EXERCISE TASK: Exactly the lines from the one with "for side in" to the one with "before = set(bpy.data.objects)", both included, are to be printed again; leave out the rest.

3D code data
* * *
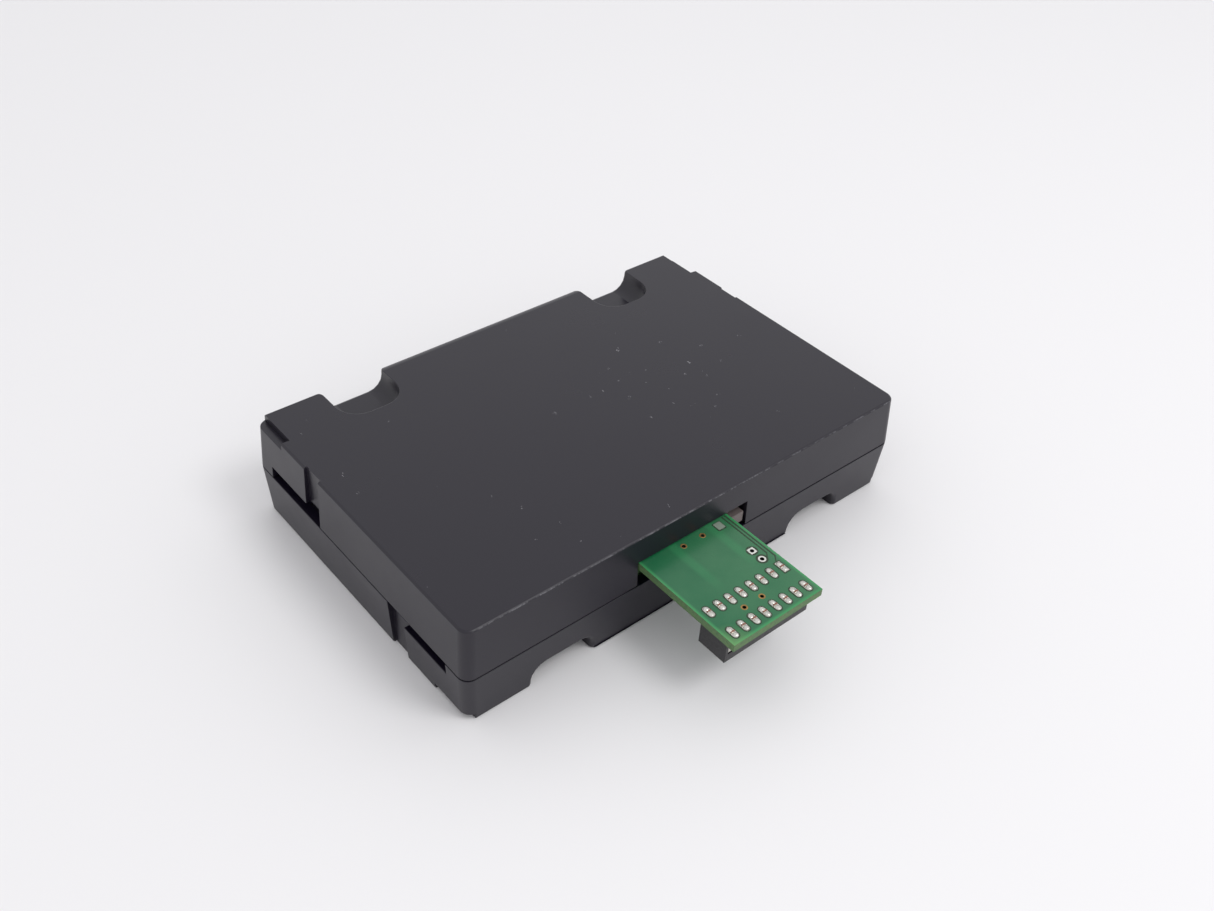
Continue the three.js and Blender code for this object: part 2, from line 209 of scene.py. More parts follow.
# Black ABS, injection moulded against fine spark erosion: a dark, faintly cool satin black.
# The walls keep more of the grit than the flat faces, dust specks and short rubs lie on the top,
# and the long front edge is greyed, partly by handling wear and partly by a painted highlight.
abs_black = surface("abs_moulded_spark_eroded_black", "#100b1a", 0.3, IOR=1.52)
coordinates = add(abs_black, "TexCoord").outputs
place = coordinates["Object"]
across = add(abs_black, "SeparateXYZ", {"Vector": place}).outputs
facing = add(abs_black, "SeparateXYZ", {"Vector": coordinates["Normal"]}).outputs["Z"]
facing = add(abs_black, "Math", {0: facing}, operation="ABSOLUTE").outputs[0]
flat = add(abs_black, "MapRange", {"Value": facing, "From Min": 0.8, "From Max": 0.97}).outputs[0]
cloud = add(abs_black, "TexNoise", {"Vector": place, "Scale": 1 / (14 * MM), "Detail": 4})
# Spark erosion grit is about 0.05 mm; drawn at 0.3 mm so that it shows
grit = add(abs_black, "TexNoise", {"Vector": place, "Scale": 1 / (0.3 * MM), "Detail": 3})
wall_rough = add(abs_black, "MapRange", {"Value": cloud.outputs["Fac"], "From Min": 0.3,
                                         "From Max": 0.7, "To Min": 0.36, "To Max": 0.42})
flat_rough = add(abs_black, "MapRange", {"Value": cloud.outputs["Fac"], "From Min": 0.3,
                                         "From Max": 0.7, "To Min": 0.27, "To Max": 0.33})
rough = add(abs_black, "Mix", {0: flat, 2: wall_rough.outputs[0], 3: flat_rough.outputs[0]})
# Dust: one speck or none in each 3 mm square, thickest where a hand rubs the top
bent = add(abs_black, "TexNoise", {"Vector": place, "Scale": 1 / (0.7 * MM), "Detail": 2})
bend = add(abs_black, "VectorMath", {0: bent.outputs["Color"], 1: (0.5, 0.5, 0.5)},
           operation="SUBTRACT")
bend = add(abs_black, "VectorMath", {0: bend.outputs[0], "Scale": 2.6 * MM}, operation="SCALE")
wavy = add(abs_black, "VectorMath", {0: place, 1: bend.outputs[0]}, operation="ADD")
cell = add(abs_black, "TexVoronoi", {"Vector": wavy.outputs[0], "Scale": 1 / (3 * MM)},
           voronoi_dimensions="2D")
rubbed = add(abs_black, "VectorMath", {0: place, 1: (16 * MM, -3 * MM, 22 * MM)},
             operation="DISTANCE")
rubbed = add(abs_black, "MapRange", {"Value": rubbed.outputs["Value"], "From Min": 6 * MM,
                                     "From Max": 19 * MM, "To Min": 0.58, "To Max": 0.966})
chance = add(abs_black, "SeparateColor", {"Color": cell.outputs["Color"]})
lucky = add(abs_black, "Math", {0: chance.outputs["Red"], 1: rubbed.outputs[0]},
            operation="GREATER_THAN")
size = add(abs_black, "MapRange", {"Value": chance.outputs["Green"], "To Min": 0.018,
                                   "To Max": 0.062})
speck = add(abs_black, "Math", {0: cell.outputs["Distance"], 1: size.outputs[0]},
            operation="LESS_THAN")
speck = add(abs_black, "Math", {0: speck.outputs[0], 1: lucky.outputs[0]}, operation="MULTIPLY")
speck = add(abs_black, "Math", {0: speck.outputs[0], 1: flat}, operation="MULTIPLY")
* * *
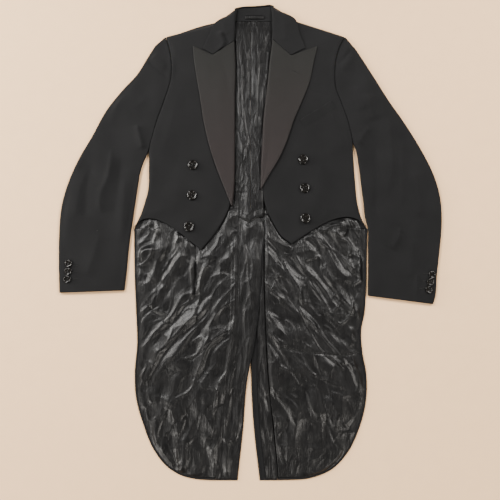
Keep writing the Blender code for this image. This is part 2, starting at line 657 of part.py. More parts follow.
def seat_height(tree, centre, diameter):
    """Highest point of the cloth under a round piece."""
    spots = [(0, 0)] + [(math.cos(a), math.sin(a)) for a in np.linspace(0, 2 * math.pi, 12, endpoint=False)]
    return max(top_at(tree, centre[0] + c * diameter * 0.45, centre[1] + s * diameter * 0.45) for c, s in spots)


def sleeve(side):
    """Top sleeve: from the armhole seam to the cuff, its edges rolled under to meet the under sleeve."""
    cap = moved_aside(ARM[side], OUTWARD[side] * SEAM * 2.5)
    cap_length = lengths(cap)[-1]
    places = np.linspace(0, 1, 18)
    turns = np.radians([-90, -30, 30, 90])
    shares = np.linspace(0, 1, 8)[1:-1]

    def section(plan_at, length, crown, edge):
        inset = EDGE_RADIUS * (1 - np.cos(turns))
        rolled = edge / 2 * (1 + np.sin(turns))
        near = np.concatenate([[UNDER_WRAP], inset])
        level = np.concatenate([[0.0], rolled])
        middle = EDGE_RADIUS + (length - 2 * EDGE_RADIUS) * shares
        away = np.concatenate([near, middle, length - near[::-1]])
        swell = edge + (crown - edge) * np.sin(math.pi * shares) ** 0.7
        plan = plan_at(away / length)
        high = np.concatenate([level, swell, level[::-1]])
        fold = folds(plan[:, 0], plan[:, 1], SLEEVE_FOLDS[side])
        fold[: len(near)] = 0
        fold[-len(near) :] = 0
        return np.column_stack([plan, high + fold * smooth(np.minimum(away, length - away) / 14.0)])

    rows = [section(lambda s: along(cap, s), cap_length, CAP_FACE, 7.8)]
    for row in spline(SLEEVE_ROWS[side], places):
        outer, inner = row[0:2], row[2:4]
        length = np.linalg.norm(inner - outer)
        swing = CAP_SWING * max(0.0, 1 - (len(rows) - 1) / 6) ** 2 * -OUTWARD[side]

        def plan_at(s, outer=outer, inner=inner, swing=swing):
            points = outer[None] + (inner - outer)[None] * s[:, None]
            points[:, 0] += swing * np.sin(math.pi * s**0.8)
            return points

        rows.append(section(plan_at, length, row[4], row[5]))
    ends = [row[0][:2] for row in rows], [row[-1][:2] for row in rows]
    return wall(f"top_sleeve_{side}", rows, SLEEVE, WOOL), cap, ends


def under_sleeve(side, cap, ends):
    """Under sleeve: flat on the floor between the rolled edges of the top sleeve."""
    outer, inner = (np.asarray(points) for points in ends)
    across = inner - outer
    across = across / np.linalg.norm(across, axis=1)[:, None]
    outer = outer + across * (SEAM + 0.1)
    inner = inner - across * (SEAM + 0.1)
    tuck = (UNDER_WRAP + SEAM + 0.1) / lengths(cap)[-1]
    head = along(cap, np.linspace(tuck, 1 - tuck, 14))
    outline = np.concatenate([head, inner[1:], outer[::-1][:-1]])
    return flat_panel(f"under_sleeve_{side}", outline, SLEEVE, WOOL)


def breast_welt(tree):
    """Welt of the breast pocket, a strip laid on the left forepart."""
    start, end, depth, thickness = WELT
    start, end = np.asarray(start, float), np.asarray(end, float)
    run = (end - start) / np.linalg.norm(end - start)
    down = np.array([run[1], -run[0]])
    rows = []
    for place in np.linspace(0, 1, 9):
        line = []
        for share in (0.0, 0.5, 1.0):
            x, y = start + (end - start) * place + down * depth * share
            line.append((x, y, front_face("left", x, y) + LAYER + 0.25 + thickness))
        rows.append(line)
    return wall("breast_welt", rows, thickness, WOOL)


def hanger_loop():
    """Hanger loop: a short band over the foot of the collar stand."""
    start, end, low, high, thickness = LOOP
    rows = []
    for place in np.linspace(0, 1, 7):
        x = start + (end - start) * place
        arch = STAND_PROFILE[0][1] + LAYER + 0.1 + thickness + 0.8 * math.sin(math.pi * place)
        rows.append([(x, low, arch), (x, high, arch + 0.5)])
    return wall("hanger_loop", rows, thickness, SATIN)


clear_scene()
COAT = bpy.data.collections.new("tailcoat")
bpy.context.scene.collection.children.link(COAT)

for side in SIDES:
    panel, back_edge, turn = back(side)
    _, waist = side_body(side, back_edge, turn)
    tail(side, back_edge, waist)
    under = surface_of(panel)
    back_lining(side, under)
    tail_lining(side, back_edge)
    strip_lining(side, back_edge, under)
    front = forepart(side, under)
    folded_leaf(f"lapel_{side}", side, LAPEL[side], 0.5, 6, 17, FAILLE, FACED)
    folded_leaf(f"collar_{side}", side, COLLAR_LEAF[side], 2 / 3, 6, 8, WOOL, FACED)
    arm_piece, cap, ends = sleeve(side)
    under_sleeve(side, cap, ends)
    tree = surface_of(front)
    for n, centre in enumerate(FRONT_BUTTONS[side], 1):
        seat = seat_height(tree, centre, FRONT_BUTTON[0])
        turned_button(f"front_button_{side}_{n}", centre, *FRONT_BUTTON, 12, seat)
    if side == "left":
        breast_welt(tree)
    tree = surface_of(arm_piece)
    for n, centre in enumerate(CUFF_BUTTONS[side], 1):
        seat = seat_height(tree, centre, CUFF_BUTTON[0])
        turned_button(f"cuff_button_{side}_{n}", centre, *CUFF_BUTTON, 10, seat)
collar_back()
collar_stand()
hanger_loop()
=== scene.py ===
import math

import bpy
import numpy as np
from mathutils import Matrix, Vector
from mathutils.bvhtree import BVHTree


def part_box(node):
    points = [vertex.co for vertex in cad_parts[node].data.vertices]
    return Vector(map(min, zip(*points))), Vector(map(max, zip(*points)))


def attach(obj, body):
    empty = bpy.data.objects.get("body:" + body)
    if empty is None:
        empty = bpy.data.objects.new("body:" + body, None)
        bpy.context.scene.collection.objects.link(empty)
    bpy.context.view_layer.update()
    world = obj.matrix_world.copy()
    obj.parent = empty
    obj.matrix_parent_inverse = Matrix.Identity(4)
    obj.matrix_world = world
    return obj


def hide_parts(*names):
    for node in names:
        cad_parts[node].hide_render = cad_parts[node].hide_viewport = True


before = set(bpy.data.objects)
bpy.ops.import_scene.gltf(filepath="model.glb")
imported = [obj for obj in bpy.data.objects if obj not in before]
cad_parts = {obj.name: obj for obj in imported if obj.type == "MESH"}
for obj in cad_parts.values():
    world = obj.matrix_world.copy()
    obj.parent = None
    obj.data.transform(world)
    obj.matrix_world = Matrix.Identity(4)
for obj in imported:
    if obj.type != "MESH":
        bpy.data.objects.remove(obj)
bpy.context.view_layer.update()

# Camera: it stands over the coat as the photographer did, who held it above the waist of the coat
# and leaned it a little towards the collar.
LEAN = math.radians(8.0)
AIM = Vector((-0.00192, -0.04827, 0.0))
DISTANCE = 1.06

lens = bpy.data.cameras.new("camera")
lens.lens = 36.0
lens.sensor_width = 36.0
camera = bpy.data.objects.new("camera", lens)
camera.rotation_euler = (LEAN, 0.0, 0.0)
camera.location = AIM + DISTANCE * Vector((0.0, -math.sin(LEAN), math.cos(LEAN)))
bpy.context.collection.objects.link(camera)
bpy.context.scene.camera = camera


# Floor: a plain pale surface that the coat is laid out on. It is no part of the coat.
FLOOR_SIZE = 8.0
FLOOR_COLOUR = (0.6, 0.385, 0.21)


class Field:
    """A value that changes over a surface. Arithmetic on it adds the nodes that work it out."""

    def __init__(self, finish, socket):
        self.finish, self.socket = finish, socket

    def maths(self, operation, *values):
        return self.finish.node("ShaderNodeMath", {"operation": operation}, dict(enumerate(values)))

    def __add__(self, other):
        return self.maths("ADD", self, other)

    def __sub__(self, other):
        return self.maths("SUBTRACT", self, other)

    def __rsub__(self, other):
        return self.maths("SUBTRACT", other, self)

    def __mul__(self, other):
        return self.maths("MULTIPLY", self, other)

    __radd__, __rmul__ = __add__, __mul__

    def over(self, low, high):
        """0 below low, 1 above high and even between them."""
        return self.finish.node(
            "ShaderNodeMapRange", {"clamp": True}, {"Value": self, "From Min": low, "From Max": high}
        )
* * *
WRITTEN SOLUTION:
for side in SIDES:
    panel, back_edge, turn = back(side)
    _, waist = side_body(side, back_edge, turn)
    tail(side, back_edge, waist)
    under = surface_of(panel)
    back_lining(side, under)
    tail_lining(side, back_edge)
    strip_lining(side, back_edge, under)
    front = forepart(side, under)
    folded_leaf(f"lapel_{side}", side, LAPEL[side], 0.5, 6, 17, FAILLE, FACED)
    folded_leaf(f"collar_{side}", side, COLLAR_LEAF[side], 2 / 3, 6, 8, WOOL, FACED)
    arm_piece, cap, ends = sleeve(side)
    under_sleeve(side, cap, ends)
    tree = surface_of(front)
    for n, centre in enumerate(FRONT_BUTTONS[side], 1):
        seat = seat_height(tree, centre, FRONT_BUTTON[0])
        turned_button(f"front_button_{side}_{n}", centre, *FRONT_BUTTON, 12, seat)
    if side == "left":
        breast_welt(tree)
    tree = surface_of(arm_piece)
    for n, centre in enumerate(CUFF_BUTTONS[side], 1):
        seat = seat_height(tree, centre, CUFF_BUTTON[0])
        turned_button(f"cuff_button_{side}_{n}", centre, *CUFF_BUTTON, 10, seat)
collar_back()
collar_stand()
hanger_loop()
=== scene.py ===
import math

import bpy
import numpy as np
from mathutils import Matrix, Vector
from mathutils.bvhtree import BVHTree


def part_box(node):
    points = [vertex.co for vertex in cad_parts[node].data.vertices]
    return Vector(map(min, zip(*points))), Vector(map(max, zip(*points)))


def attach(obj, body):
    empty = bpy.data.objects.get("body:" + body)
    if empty is None:
        empty = bpy.data.objects.new("body:" + body, None)
        bpy.context.scene.collection.objects.link(empty)
    bpy.context.view_layer.update()
    world = obj.matrix_world.copy()
    obj.parent = empty
    obj.matrix_parent_inverse = Matrix.Identity(4)
    obj.matrix_world = world
    return obj


def hide_parts(*names):
    for node in names:
        cad_parts[node].hide_render = cad_parts[node].hide_viewport = True


before = set(bpy.data.objects)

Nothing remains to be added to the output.